Sentai Filmworks have licensed the anime and an English dub began streaming on Hidive on August 3, 2018. Sentai Filmworks released the series on Blu-ray on October 15, 2019. The show is also available for viewing on Crunchyroll.

==Reception==
The series topped the 2017 list of Takarajimasha's Kono Manga ga Sugoi! guidebook top 20 manga for male readers. In 2018, the manga was among the top 20 best-selling Amazon Kindle books in Japan, ranked at #16, based on sales data between November 13, 2017, and October 31, 2018. By November 2018, the manga had over 2.9 million copies in circulation.

Anime News Network had four editors review the first episode of the series. Paul Jensen wrote that the series would primarily appeal to Kaiji fans, though it might attract other viewers if it allowed its humor more room to develop. Theron Martin noted that the brief recap at the beginning of the first episode made the series accessible to new viewers. Martin responded positively to the comedy, stating that the series could establish its own niche and a loyal following. James Beckett described the series as aimed exclusively at middle-aged Japanese viewers who relate to the experiences of a middle manager in a large corporation, criminal or otherwise. Rebecca Silverman found the character designs unappealing and the predominantly black-and-gray color palette unhelpful. She concluded that the first episode did not provide enough incentive to continue watching, as observing the game itself was more interesting than watching its construction.

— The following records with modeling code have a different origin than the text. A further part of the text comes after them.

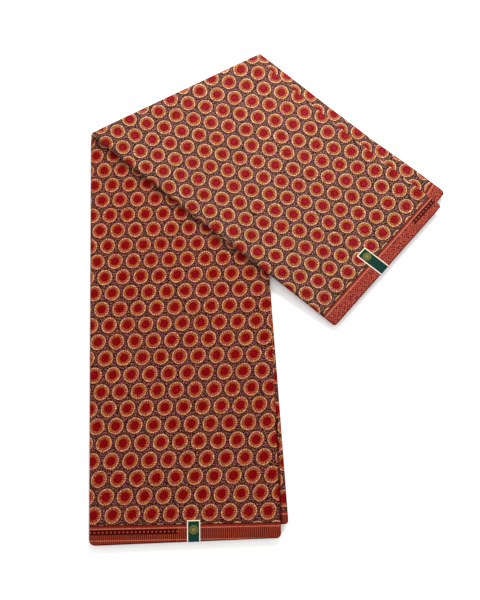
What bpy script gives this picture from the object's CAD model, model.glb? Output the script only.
"""Ankara fabric: a cut of wax-print cotton folded to and fro into a flat strip of leaves, and the
strip folded over once along a slant, with a paper label stuck over each end.

Metres, +Z up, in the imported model's own frame. Every leaf is first made on the strip as if it
ran straight on along Y, at (across, along, height), and a Geometry Nodes tree folds it over.
"""

import math
from collections import namedtuple
from itertools import pairwise

import bmesh
import bpy
from mathutils import Matrix, Vector, noise


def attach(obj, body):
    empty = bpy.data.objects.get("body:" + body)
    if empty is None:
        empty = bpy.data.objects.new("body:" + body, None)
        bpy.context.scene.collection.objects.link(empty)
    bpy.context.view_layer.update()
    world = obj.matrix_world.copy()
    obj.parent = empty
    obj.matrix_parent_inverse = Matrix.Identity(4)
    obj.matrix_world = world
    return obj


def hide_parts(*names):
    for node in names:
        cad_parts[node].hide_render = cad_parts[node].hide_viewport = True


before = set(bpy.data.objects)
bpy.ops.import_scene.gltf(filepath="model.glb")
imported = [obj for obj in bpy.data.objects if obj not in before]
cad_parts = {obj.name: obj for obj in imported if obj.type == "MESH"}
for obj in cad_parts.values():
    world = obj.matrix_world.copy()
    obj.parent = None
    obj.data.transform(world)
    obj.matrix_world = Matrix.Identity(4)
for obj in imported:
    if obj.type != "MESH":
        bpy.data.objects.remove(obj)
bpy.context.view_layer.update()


# The strip of leaves: plain-woven cotton, 19 leaves deep, pressed flat and turned over at a
# slanting fold. The upper limb settles on the lower one and steps down beside it.
LEAF_WIDTH = 0.2905
PACK_HEIGHT = 0.0085
LOWER_CORNER = Vector((-0.2934, -0.3938))
FOLD_ANGLE = math.radians(24.43)
FOLD_AT_LEFT = 0.6562
INSIDE_TURN = 0.0007
TURN_RADIUS = PACK_HEIGHT + INSIDE_TURN
TURN_LENGTH = 2.0 * TURN_RADIUS
STEP_CLEARANCE = 0.002
FLOOR_GAP = 0.0003

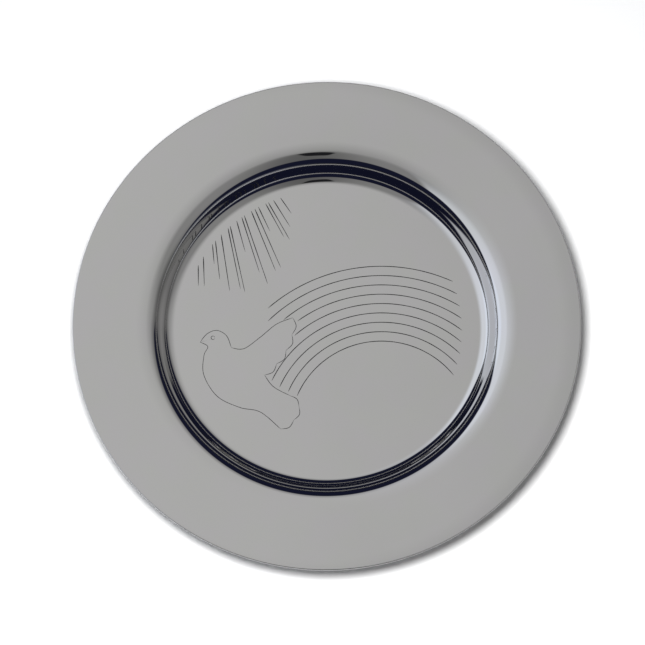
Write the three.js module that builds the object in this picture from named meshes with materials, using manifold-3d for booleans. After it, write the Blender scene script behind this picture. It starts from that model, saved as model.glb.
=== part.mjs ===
// Offering plate: a spun steel plate with a hemmed edge, and the baize pad glued under its base.
// Millimetres, +Z up. The origin is the centre of the pad's underside.
import * as THREE from 'three';
import { mergeVertices } from 'three/addons/utils/BufferGeometryUtils.js';
import Module from 'manifold-3d';

const wasm = await Module();
wasm.setup();

const DEG = Math.PI / 180;

// Overall
const PLATE_RADIUS = 150;
const SHEET = 0.5;
const TURNS = 72;

// Base pad, with the film of adhesive that holds it to the base
const PAD_RADIUS = 85;
const PAD_THICKNESS = 1.5;
const PAD_EDGE_ROUND = 0.4;
const ADHESIVE_THICKNESS = 0.2;
const ADHESIVE_RADIUS = PAD_RADIUS - PAD_EDGE_ROUND;
const FLOOR_TOP = PAD_THICKNESS + ADHESIVE_THICKNESS + SHEET;

// Upper face of the sheet, from the well floor outwards
const FLOOR_RADIUS = 90.4;
const FILLET_RADIUS = 7.9;
const SHOULDER_RADIUS = 11.2;
const RIM_SLOPE = 6.3 * DEG;
const BEND_STEPS = 5;

// Easing of the shoulder into the rim, round a larger radius below this slope
const EASE_SLOPE = 13.3 * DEG;
const EASE_RADIUS = 50;
const EASE_STEPS = 2;

// Wall: a shallow S between the bends, steepest half way up
const BEND_SLOPE = 61 * DEG;
const WALL_SLOPE = 66.2 * DEG;
const WALL_CURVE = 30.5;
const WALL_STEPS = 1;

// Hem: the sheet's edge folded back flat under the rim
const HEM_GAP = 0.2;
const HEM_LENGTH = 4;
const FOLD_INNER = HEM_GAP / 2;
const FOLD_OUTER = FOLD_INNER + SHEET;
const FOLD_STEPS = 6;

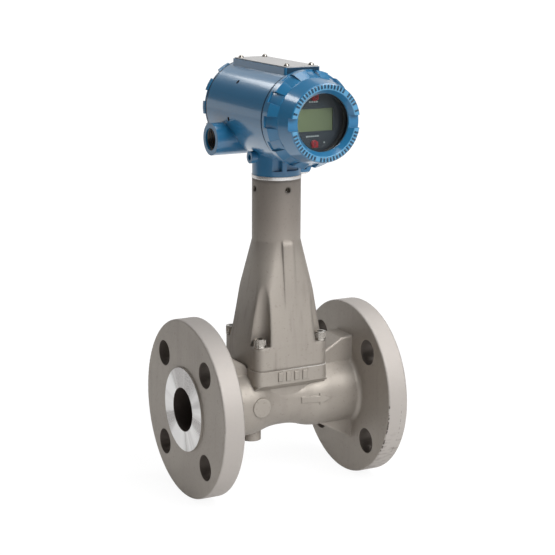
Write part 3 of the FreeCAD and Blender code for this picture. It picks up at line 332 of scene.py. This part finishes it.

Paul Chapman of Crunchyroll recommended the series, stating that it would likely appeal to any anime fan familiar with the demands of a corporate job. Chris Beveridge of The Fandom Post, reviewing the Blu-ray release, gave the series a grade of "B+". Beveridge wrote that Tonegawa was an engaging character and that having him as a protagonist was a welcome departure from the norm. He concluded that the series was an acquired taste, but that those who appreciated it would desire more. Amy McNulty of Anime News Network ranked the series fourth on her list of "The Best Anime of 2018". In a separate article, McNulty listed Mr. Tonegawa: Middle Management Blues among the "Best Anime of Fall 2018".